Canada is a vast country with important, indeed vital interests all around the globe.
The Canadian Forces bear some (not all) responsibility for safeguarding our people and territory, at home and abroad and for ensuring our sovereignty over the land we claim as our own, the waters contiguous to it and the airspace over both and for helping to protect and promote our vital interests anywhere in the world.
We are not in the military “big leagues,” but we should be playing in the Triple A Plus (AAA+) league.
The first A is: Appropriate … for a G7 nation with a large territory and global interests;
The second A is: Adaptable … the global strategic situation is both ever changing and quite unpredictable. The only “constant” is difference: difference from what was planned, difference from what was imagined, and difference from that for which one is prepared.
The third A is Available … the days of time to mobilize, as in 1914 and 1939, are gone. We are in the age of the “come as you are” war.
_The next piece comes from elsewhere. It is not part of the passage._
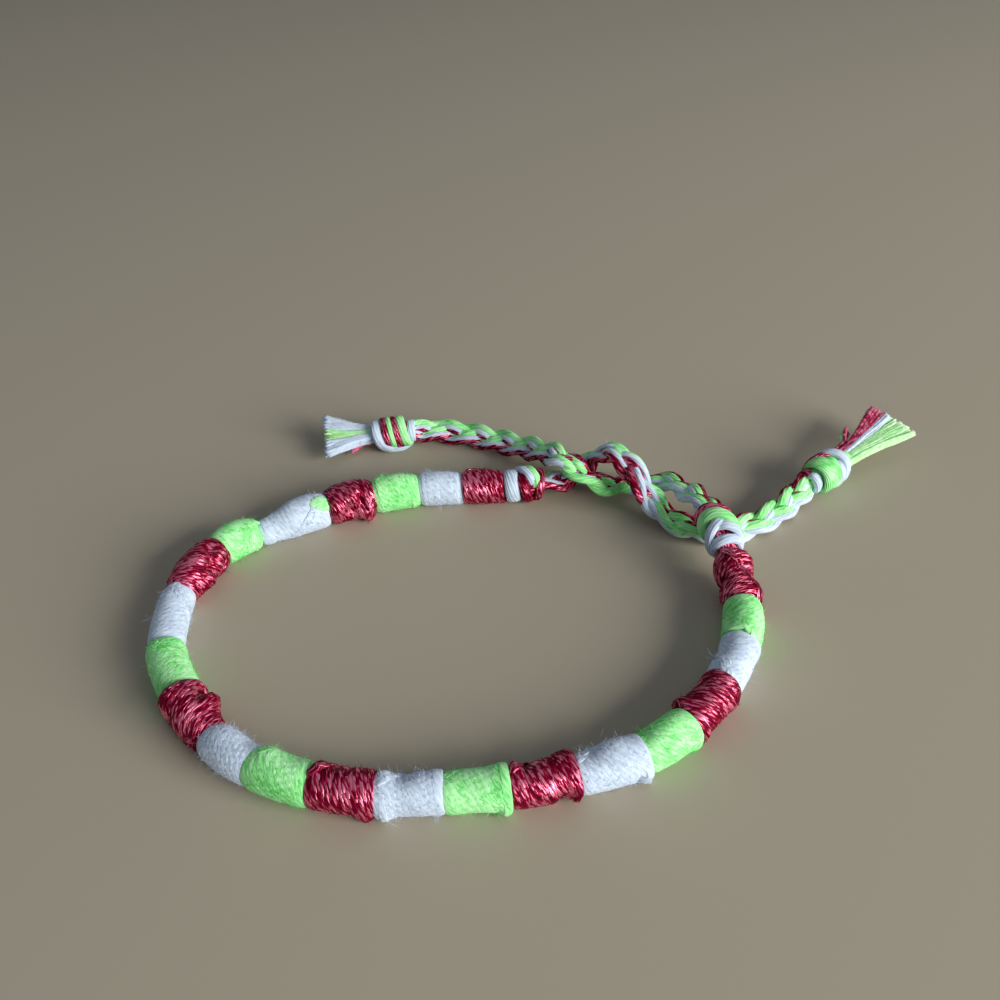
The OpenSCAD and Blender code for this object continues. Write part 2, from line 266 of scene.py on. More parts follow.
def ring_piece(name, bundles, materials, node=None):
    """Builds one object from bundles, a list of (rings, uv, material number, share of the piece). Rings are
    count x rings x points, or rings x points for a single one. Millimetres become metres, and what would
    go below the table is flattened on it."""
    verts, loops, totals, uvs, places, slots = [], [], [], [], [], []
    start = 0
    for rings, uv, which, share in bundles:
        if rings.ndim == 3:
            rings, uv = rings[None], uv[None]
        count, n, m = rings.shape[:3]
        corners, sides, uv_ring, uv_round = grid_faces(n, m)
        share = np.broadcast_to(np.reshape(share, (-1, 1)), (n, m + 1))[uv_ring, uv_round]
        verts.append(rings.reshape(-1, 3))
        loops.append((corners + (start + np.arange(count) * n * m)[:, None]).ravel())
        totals.append(np.tile(sides, count))
        uvs.append(uv[:, uv_ring, uv_round].reshape(-1, 2))
        places.append(np.tile(np.stack([share, 0 * share], -1), (count, 1)))
        slots.append(np.full(len(sides) * count, which))
        start += count * n * m
    verts = np.concatenate(verts) * MM
    verts[:, 2] = np.maximum(verts[:, 2], 0.0)
    loops, totals = np.concatenate(loops).astype(np.int32), np.concatenate(totals).astype(np.int32)
    mesh = bpy.data.meshes.new(name)
    mesh.vertices.add(len(verts))
    mesh.vertices.foreach_set("co", verts.astype(np.float32).ravel())
    mesh.loops.add(len(loops))
    mesh.loops.foreach_set("vertex_index", loops)
    mesh.polygons.add(len(totals))
    mesh.polygons.foreach_set("loop_start", np.concatenate([[0], np.cumsum(totals)[:-1]]).astype(np.int32))
    mesh.polygons.foreach_set("loop_total", totals)
    mesh.polygons.foreach_set("material_index", np.concatenate(slots).astype(np.int32))
    mesh.polygons.foreach_set("use_smooth", np.ones(len(totals), bool))
    for layer, values in (("Thread", uvs), ("Place", places)):
        values = np.concatenate(values).astype(np.float32).ravel()
        mesh.uv_layers.new(name=layer).data.foreach_set("uv", values)
    mesh.update(calc_edges=True)
    mesh.validate()
    for material in materials:
        mesh.materials.append(material)
    piece = bpy.data.objects.new(name, mesh)
    scene.collection.objects.link(piece)
    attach(piece, "root")
    if node:
        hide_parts(node)
    return piece


def triangles(piece):
    """Number of triangles the piece's mesh becomes."""
    totals = np.empty(len(piece.data.polygons), np.int32)
    piece.data.polygons.foreach_get("loop_total", totals)
    return int((totals - 2).sum())


# %% [markdown]
# The thread's finish is worked out by shader nodes. Three helpers keep that short: one makes a
# node, one a step of arithmetic and one a noise.

# %% Node helpers
def add_node(tree, kind, **settings):
    """A new shader node of the given kind in the tree, with its settings."""
    node = tree.nodes.new("ShaderNode" + kind)
    for name, value in settings.items():
        setattr(node, name, value)
    return node


def math_node(tree, operation, *values):
    """The result of a Math node whose inputs are the given sockets or numbers."""
    node = add_node(tree, "Math", operation=operation)
    for socket, value in zip(node.inputs, values):
        if hasattr(value, "links"):
            tree.links.new(value, socket)
        else:
            socket.default_value = value
    return node.outputs[0]


def noise_node(tree, x, y, detail):
    """Noise over the two given coordinates, with features about one unit wide."""
    place = add_node(tree, "CombineXYZ")
    tree.links.new(x, place.inputs["X"])
    tree.links.new(y, place.inputs["Y"])
    noise = add_node(tree, "TexNoise")
    noise.inputs["Scale"].default_value = 1.0
    noise.inputs["Detail"].default_value = detail
    tree.links.new(place.outputs[0], noise.inputs["Vector"])
    return noise.outputs["Fac"]


# %% [markdown]
# Thread has its own fine build: each strand is two plies twisted together, and each ply is a tuft
# of fibres. That is far too fine to model, so a node group reads the thread's UV map and gives a
# height and a few masks, and each colour of floss uses it with its own values.

# %% The strand group
# Cloudy tones per metre, and the shares of the way between which an end is painted paler
CLOUD_SCALE, END_RANGE = 420.0, (0.93, 0.99)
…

We will have to meet whatever threats and contingencies we imagine might be likely with the forces we have in being: regular and reserve.
What about the “Plus?”
The AAA+ is for Affordable. No matter what experts and politicians, admiral and generals might predict or demand the Government of Canada is limited by what the people of Canada say they can afford.
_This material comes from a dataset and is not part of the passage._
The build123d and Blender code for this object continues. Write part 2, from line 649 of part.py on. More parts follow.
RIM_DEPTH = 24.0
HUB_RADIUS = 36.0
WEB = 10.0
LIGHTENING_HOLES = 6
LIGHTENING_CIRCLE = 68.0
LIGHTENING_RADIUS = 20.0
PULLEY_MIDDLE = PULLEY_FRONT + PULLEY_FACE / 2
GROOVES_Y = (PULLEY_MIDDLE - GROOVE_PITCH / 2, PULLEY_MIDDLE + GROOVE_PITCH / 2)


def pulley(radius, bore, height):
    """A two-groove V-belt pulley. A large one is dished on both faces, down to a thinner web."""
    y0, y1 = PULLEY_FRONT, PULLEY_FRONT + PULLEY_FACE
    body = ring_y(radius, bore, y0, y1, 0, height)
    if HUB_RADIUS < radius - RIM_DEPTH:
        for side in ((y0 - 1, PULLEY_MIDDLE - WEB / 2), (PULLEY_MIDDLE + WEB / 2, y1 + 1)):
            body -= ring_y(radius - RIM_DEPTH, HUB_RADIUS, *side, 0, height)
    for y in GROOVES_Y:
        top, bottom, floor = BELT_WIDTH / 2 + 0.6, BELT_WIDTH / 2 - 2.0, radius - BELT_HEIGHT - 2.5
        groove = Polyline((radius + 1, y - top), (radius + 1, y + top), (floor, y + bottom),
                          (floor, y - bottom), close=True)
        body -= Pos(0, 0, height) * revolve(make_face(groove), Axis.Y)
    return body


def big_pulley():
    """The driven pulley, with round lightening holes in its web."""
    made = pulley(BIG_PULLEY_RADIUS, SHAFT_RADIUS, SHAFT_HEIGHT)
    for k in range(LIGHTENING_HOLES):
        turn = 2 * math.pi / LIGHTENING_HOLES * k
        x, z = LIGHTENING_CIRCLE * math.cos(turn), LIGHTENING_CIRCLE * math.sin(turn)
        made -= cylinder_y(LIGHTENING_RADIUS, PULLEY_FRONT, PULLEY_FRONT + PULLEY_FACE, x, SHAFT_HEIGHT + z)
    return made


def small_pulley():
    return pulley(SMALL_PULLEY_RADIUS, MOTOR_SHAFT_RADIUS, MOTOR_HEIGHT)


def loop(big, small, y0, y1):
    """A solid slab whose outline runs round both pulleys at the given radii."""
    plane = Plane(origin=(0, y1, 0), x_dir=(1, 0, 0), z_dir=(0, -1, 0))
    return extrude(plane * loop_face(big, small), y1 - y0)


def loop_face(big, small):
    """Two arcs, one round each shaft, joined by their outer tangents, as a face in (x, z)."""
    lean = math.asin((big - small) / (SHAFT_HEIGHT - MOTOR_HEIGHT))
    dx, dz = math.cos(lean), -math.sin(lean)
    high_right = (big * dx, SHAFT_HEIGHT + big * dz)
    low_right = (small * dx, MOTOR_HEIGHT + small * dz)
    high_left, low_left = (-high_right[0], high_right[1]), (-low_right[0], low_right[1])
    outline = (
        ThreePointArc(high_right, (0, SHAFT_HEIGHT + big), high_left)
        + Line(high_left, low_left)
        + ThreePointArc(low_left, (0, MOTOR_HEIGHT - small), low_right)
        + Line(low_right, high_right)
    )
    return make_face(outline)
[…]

We need our government, Prime Minister Justin Trudeau’s current regime and the next (Conservative, we hope) government to take defence seriously and to provide Canadians with appropriate, adaptable, available and affordable military forces: combat ready, operationally effective, flexible and cost effective (efficient).
We do not need a White Paper. A White Paper would do no real harm but they have been, by and large, a waste of time and money. What we need is a government with some vision and a plan.
We also don’t need advice from the ‘cheap seats,’ we don’t need retired admiral and general and colonels, like me, saying buy this ship and that howitzer or APC and this many of these airplanes. The government of the day has, in the Privy Council Office, in the Departments of National Defence, Foreign Affairs and Finance, all the expert advice it needs.
What we “ordinary Canadians,” especially those of us who might be classified as “well informed laymen,” can bring to the table is a sense of both:
- What capabilities we want; and
- How much we are willing to pay for it all.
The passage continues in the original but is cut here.